(Object modeling scripts)
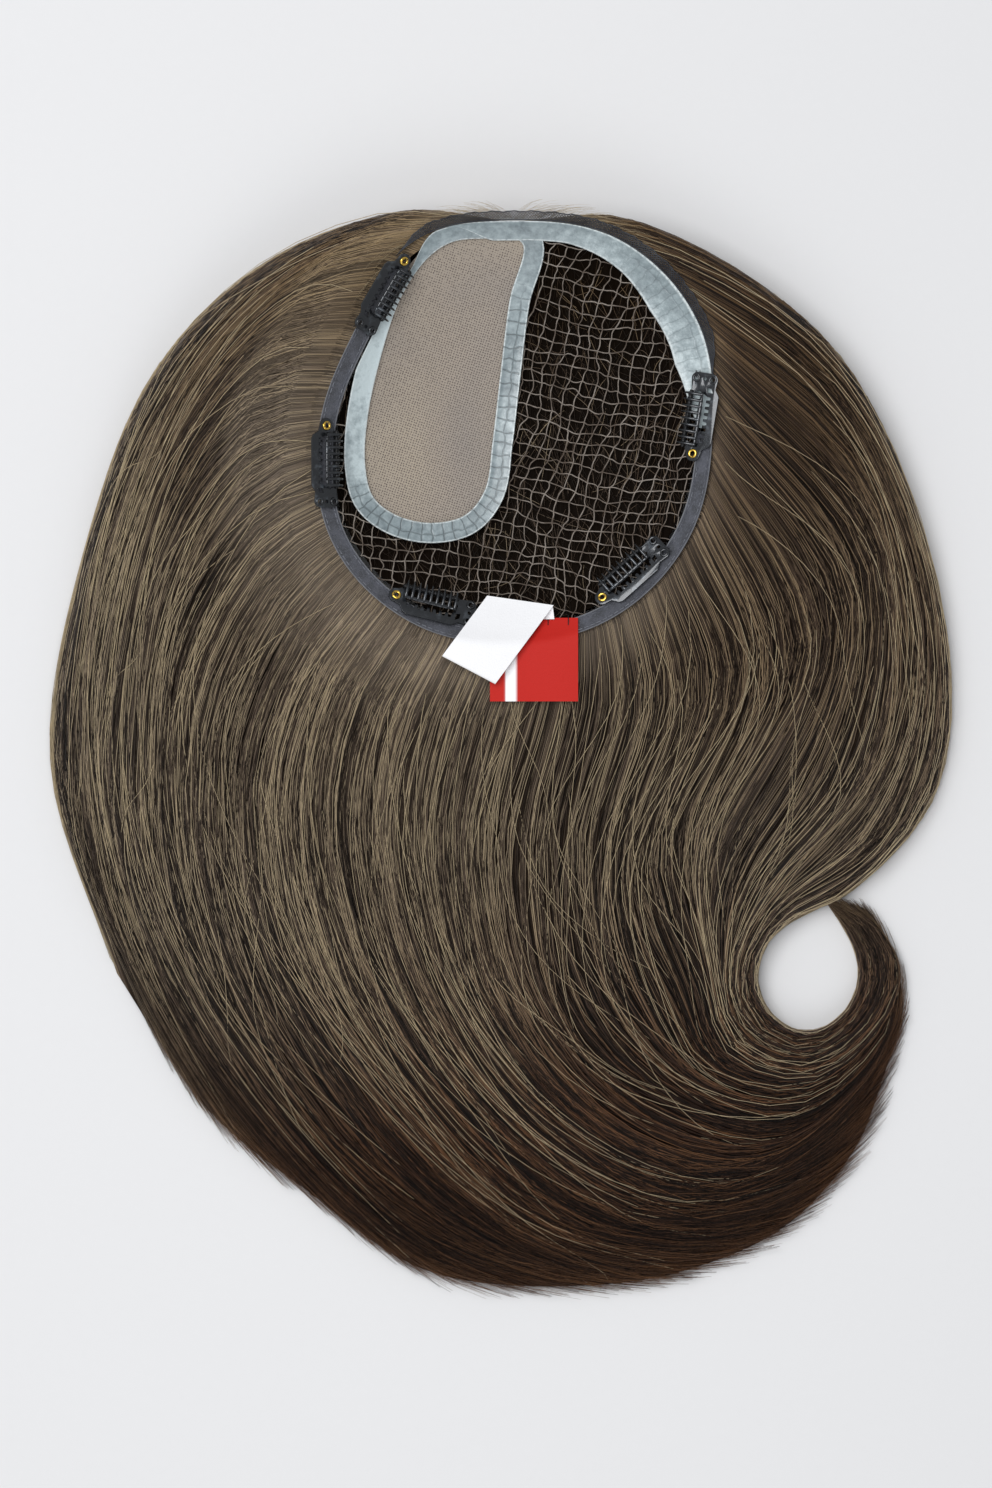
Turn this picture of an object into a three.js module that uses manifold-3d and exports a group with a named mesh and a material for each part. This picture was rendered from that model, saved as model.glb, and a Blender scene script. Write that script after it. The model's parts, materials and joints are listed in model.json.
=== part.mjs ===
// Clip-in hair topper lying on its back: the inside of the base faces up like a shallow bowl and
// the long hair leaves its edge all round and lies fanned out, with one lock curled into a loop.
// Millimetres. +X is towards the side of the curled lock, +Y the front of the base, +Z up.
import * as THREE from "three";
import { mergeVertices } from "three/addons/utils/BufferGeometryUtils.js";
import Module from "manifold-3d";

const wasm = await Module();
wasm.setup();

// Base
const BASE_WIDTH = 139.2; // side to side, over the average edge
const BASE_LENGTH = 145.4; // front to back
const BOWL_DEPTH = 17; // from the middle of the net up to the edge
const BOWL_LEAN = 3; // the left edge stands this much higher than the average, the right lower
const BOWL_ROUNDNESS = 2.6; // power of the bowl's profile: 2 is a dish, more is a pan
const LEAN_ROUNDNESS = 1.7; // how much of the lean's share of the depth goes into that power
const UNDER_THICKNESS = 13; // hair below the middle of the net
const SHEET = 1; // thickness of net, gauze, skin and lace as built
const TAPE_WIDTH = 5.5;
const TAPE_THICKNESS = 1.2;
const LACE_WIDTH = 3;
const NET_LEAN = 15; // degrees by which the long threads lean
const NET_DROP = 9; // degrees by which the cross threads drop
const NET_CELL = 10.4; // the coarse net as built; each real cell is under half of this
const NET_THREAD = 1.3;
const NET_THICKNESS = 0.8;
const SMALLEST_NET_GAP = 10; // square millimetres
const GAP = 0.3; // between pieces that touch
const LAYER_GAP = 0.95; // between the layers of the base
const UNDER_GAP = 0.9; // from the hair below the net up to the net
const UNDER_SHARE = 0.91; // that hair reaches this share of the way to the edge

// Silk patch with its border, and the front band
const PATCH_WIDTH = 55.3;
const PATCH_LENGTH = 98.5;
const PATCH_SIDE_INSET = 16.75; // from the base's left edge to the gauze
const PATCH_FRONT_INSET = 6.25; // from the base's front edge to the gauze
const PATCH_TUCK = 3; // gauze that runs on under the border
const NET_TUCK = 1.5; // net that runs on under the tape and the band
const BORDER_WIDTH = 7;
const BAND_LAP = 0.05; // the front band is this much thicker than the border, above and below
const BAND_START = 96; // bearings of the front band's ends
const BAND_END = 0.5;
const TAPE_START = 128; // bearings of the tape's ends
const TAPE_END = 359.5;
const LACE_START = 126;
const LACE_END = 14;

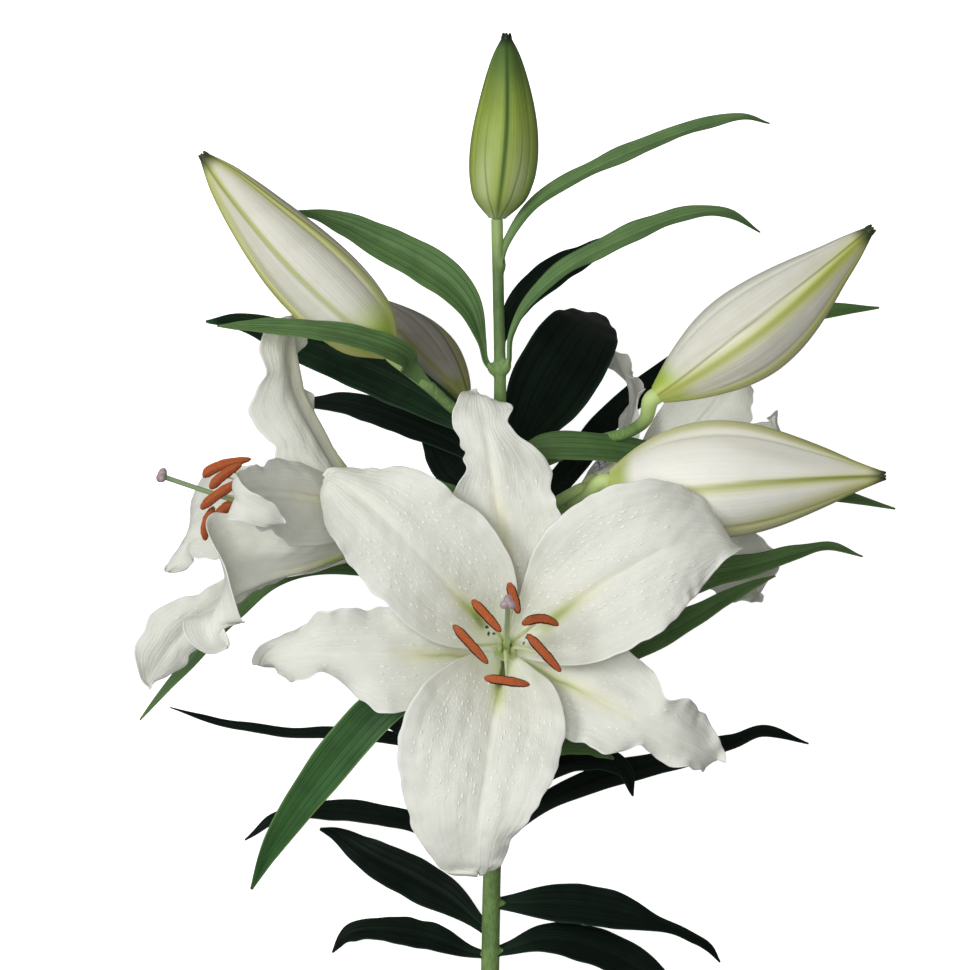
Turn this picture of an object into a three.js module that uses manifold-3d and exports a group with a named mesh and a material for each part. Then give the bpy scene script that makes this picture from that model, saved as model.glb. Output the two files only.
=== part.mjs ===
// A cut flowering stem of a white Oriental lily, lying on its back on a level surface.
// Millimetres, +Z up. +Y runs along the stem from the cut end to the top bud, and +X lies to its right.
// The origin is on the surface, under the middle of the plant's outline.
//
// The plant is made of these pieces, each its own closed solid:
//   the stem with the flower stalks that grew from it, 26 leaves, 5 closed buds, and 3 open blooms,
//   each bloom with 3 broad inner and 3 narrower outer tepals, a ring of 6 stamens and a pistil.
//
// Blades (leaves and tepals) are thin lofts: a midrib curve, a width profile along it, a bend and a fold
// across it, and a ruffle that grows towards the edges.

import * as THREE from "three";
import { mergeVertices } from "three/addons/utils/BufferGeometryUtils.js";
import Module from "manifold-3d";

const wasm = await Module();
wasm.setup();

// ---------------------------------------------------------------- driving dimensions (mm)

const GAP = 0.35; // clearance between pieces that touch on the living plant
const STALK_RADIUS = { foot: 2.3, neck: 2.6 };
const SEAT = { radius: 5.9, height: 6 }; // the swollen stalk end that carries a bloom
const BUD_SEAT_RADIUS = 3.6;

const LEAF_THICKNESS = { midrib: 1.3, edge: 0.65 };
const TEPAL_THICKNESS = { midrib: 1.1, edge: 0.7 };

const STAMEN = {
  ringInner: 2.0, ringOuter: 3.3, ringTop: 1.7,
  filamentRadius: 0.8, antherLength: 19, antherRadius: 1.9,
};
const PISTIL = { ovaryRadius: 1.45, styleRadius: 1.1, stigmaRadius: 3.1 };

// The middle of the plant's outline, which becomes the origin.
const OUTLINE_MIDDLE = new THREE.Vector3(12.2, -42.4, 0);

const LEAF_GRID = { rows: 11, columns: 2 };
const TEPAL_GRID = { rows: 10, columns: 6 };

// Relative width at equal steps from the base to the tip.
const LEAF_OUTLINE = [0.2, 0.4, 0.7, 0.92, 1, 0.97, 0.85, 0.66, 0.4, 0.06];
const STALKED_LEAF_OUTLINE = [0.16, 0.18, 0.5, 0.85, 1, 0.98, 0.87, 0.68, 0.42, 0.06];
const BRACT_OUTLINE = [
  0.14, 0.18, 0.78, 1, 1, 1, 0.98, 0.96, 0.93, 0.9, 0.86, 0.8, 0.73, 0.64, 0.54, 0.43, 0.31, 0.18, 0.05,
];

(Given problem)
Exactly reproduce all of the entries.

(Response to the exercise)
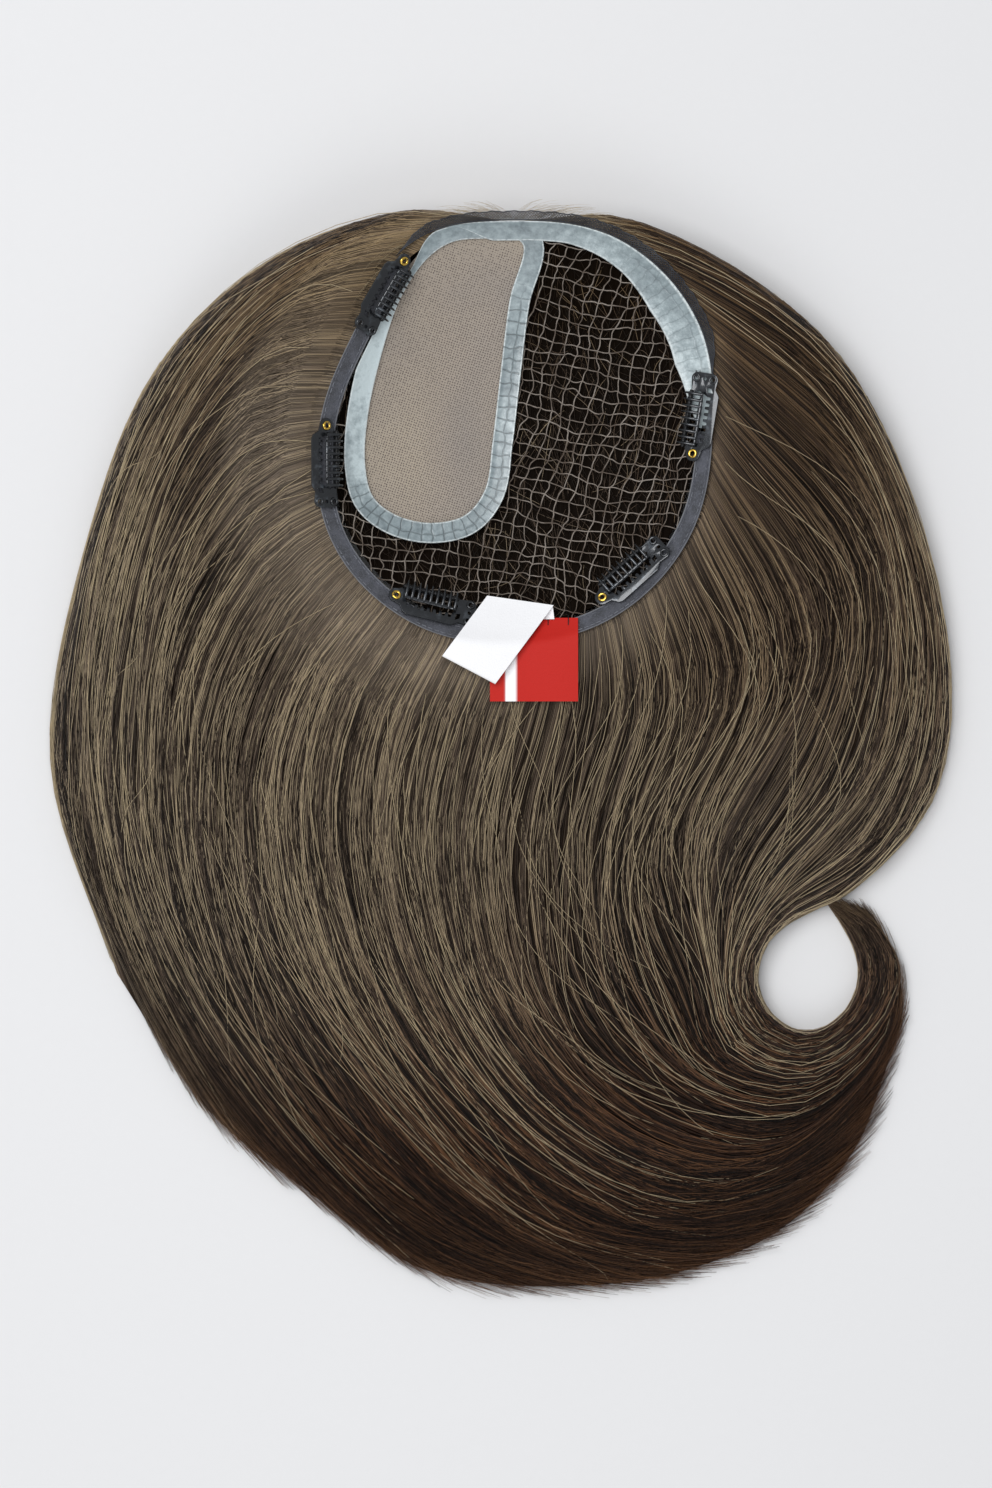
Turn this picture of an object into a three.js module that uses manifold-3d and exports a group with a named mesh and a material for each part. This picture was rendered from that model, saved as model.glb, and a Blender scene script. Write that script after it. The model's parts, materials and joints are listed in model.json.
=== part.mjs ===
// Clip-in hair topper lying on its back: the inside of the base faces up like a shallow bowl and
// the long hair leaves its edge all round and lies fanned out, with one lock curled into a loop.
// Millimetres. +X is towards the side of the curled lock, +Y the front of the base, +Z up.
import * as THREE from "three";
import { mergeVertices } from "three/addons/utils/BufferGeometryUtils.js";
import Module from "manifold-3d";

const wasm = await Module();
wasm.setup();

// Base
const BASE_WIDTH = 139.2; // side to side, over the average edge
const BASE_LENGTH = 145.4; // front to back
const BOWL_DEPTH = 17; // from the middle of the net up to the edge
const BOWL_LEAN = 3; // the left edge stands this much higher than the average, the right lower
const BOWL_ROUNDNESS = 2.6; // power of the bowl's profile: 2 is a dish, more is a pan
const LEAN_ROUNDNESS = 1.7; // how much of the lean's share of the depth goes into that power
const UNDER_THICKNESS = 13; // hair below the middle of the net
const SHEET = 1; // thickness of net, gauze, skin and lace as built
const TAPE_WIDTH = 5.5;
const TAPE_THICKNESS = 1.2;
const LACE_WIDTH = 3;
const NET_LEAN = 15; // degrees by which the long threads lean
const NET_DROP = 9; // degrees by which the cross threads drop
const NET_CELL = 10.4; // the coarse net as built; each real cell is under half of this
const NET_THREAD = 1.3;
const NET_THICKNESS = 0.8;
const SMALLEST_NET_GAP = 10; // square millimetres
const GAP = 0.3; // between pieces that touch
const LAYER_GAP = 0.95; // between the layers of the base
const UNDER_GAP = 0.9; // from the hair below the net up to the net
const UNDER_SHARE = 0.91; // that hair reaches this share of the way to the edge

// Silk patch with its border, and the front band
const PATCH_WIDTH = 55.3;
const PATCH_LENGTH = 98.5;
const PATCH_SIDE_INSET = 16.75; // from the base's left edge to the gauze
const PATCH_FRONT_INSET = 6.25; // from the base's front edge to the gauze
const PATCH_TUCK = 3; // gauze that runs on under the border
const NET_TUCK = 1.5; // net that runs on under the tape and the band
const BORDER_WIDTH = 7;
const BAND_LAP = 0.05; // the front band is this much thicker than the border, above and below
const BAND_START = 96; // bearings of the front band's ends
const BAND_END = 0.5;
const TAPE_START = 128; // bearings of the tape's ends
const TAPE_END = 359.5;
const LACE_START = 126;
const LACE_END = 14;

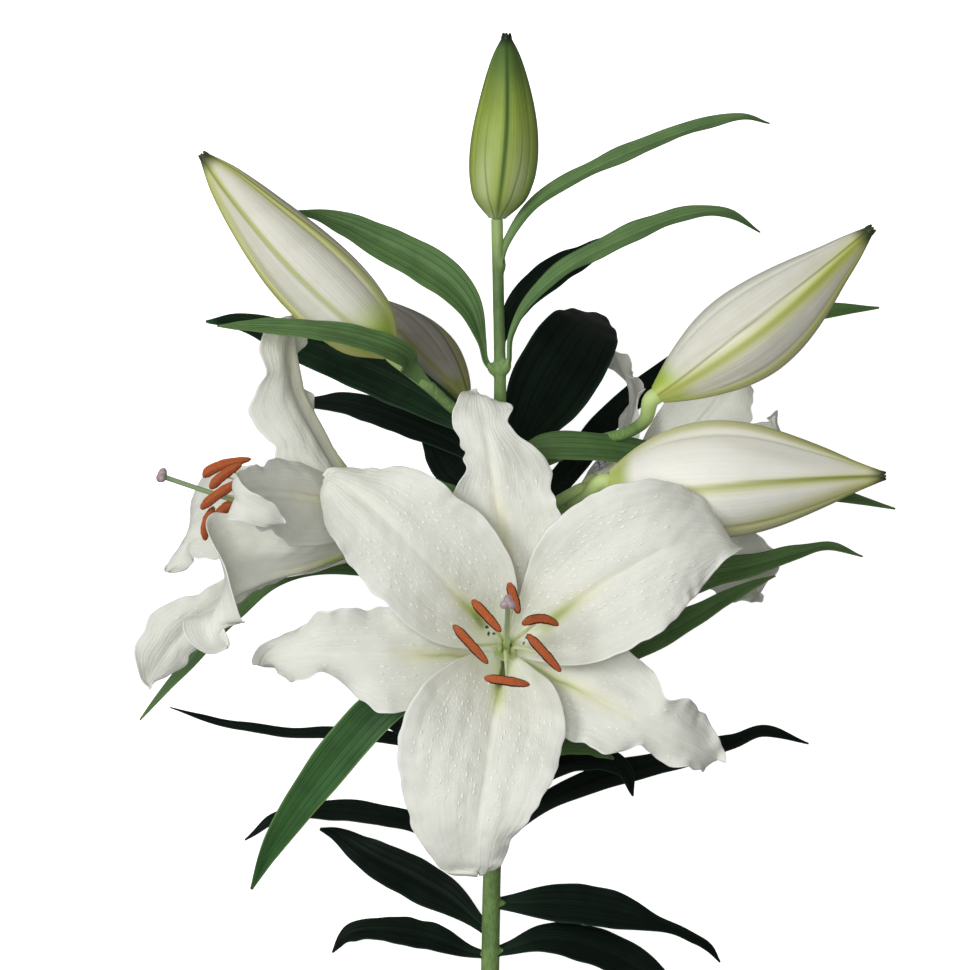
Turn this picture of an object into a three.js module that uses manifold-3d and exports a group with a named mesh and a material for each part. Then give the bpy scene script that makes this picture from that model, saved as model.glb. Output the two files only.
=== part.mjs ===
// A cut flowering stem of a white Oriental lily, lying on its back on a level surface.
// Millimetres, +Z up. +Y runs along the stem from the cut end to the top bud, and +X lies to its right.
// The origin is on the surface, under the middle of the plant's outline.
//
// The plant is made of these pieces, each its own closed solid:
//   the stem with the flower stalks that grew from it, 26 leaves, 5 closed buds, and 3 open blooms,
//   each bloom with 3 broad inner and 3 narrower outer tepals, a ring of 6 stamens and a pistil.
//
// Blades (leaves and tepals) are thin lofts: a midrib curve, a width profile along it, a bend and a fold
// across it, and a ruffle that grows towards the edges.

import * as THREE from "three";
import { mergeVertices } from "three/addons/utils/BufferGeometryUtils.js";
import Module from "manifold-3d";

const wasm = await Module();
wasm.setup();

// ---------------------------------------------------------------- driving dimensions (mm)

const GAP = 0.35; // clearance between pieces that touch on the living plant
const STALK_RADIUS = { foot: 2.3, neck: 2.6 };
const SEAT = { radius: 5.9, height: 6 }; // the swollen stalk end that carries a bloom
const BUD_SEAT_RADIUS = 3.6;

const LEAF_THICKNESS = { midrib: 1.3, edge: 0.65 };
const TEPAL_THICKNESS = { midrib: 1.1, edge: 0.7 };

const STAMEN = {
  ringInner: 2.0, ringOuter: 3.3, ringTop: 1.7,
  filamentRadius: 0.8, antherLength: 19, antherRadius: 1.9,
};
const PISTIL = { ovaryRadius: 1.45, styleRadius: 1.1, stigmaRadius: 3.1 };

// The middle of the plant's outline, which becomes the origin.
const OUTLINE_MIDDLE = new THREE.Vector3(12.2, -42.4, 0);

const LEAF_GRID = { rows: 11, columns: 2 };
const TEPAL_GRID = { rows: 10, columns: 6 };

// Relative width at equal steps from the base to the tip.
const LEAF_OUTLINE = [0.2, 0.4, 0.7, 0.92, 1, 0.97, 0.85, 0.66, 0.4, 0.06];
const STALKED_LEAF_OUTLINE = [0.16, 0.18, 0.5, 0.85, 1, 0.98, 0.87, 0.68, 0.42, 0.06];
const BRACT_OUTLINE = [
  0.14, 0.18, 0.78, 1, 1, 1, 0.98, 0.96, 0.93, 0.9, 0.86, 0.8, 0.73, 0.64, 0.54, 0.43, 0.31, 0.18, 0.05,
];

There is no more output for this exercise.